И я тихонько засмеялась.
– Он не приезжает, не пишет,– продолжала я,– это бедный ребенок, значение которого мы преувеличили.
Нет, голубчик, это не человек, и мы ошибались, думая иначе.
Я сказала эти последние слова так же спокойно, как говорила в продолжении всего разговора, так как была убеждена, что говорю правдиво и верно.
Я вернулась к себе, и мой ум как бы сразу осветился. Я поняла, наконец, что я была не права, позволив себе поцелуй, хотя бы и один, назначая свидание на лестнице: если бы я не пошла ни в коридор, ни куда бы то ни было, если бы я не искала tete-a-tete. этот человек имел бы ко мне больше уважения, а у меня не было бы ни досады, ни слез.
[Как я себе нравлюсь, когда так рассуждаю! Как я мила! Париж, 1877 г.]
Всегда надо держаться этого принципа; я от него удалилась, я сделала глупость, происходящую от привлекательности новизны, от того, что легко воодушевляюсь, от моей неопытности.

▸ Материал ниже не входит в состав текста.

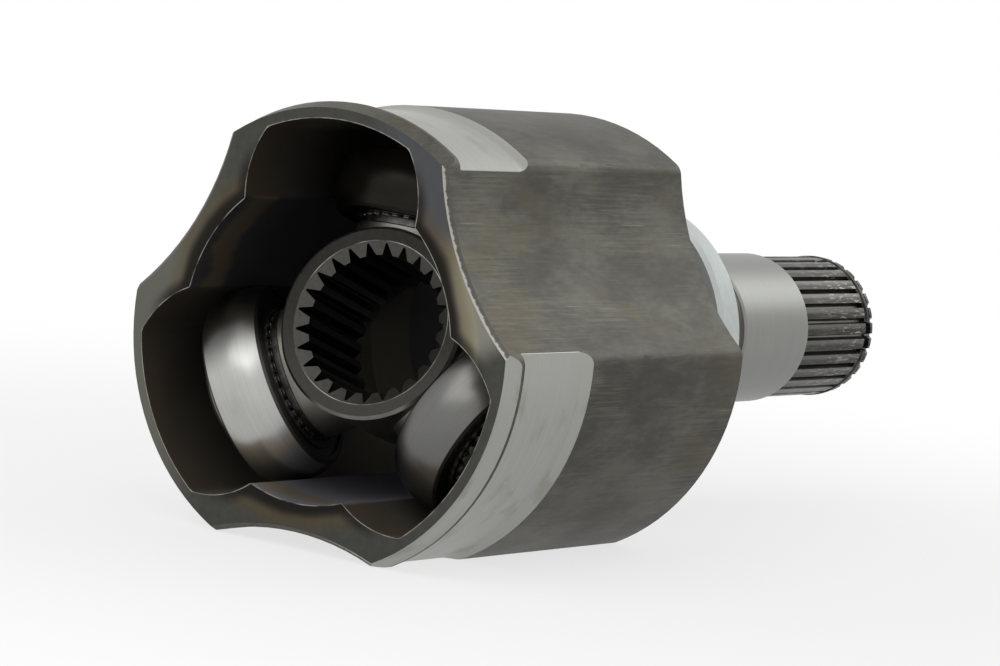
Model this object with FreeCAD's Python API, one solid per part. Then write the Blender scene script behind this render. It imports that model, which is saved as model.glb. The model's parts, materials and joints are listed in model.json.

О! Как хорошо начинаю я все понимать! Что делать, мои милые друзья! Молодость заставляет делать ошибки. А. научил меня поведению с ухаживателями.
Век живи, век учись!
Как я ясно вижу, как я спокойна, я совсем больше не испытываю любви!
Каждый день я буду выезжать, веселиться, надеяться. Я пою Миньону, и сердце мое полно! Как прекрасна луна, отражающаяся в море! Как восхитительна Ницца!
Я люблю весь мир! Все люди проходят передо мной – такие милые, улыбающиеся.
Кончено! Я уже говорила, что это не может продолжаться. Я хочу жить спокойно! Я поеду в Россию! Это улучшит наше положение; я привезу в Рим моего отца.
Вторник, 13 июня. Я, которая хотела бы сразу жить семью жизнями, живу только четвертью жизни. Я скована.
Бог сжалится надо мной, но я чувствую себя такой слабой, и мне кажется, что я умираю.
Я уже сказала, что или я хочу иметь все то, что Бог дал мне понять, и тогда я буду достойна достигнуть всего этого, или я умру!
Но Бог, не будучи в состоянии дать мне без несправедливости все, не заставит жить несчастную, которой он дал понимание и желание обладать тем, что она понимает.
Бог не без намерения создал меня такою, как я есть. Он не мог дать мне способность все видеть, только для того, чтобы мучить меня, ничего не давая. Это предположение не согласуется с природой Бога, который есть сама доброта и милосердие.
Я буду иметь все или умру. Пусть он делает, как знает! Я люблю Его, я в Него верю, я Его благословляю, я умоляю Его простить мне мои дурные поступки.
Он дал мне это понимание, чтобы удовлетворить его, если я буду достойна.
Если я не буду достойна. Он пошлет мне смерть…
Среда, 14 июня. Кроме торжества, которое я доставляю этому итальянскому мальчишке и которое так мучит меня, я еще предвижу скандал как результат этого дела.
Я не ожидала приключения такого рода, я не предвидела ничего подобного! Я никогда не воображала, что такая вещь может случиться со мной! Я знала, что это случается, но я этому не верила, я не отдавала себе в этом отчета, как не дают себе отчета в смерти, не видав никогда смерти. О, моя жизнь, моя бедная жизнь!..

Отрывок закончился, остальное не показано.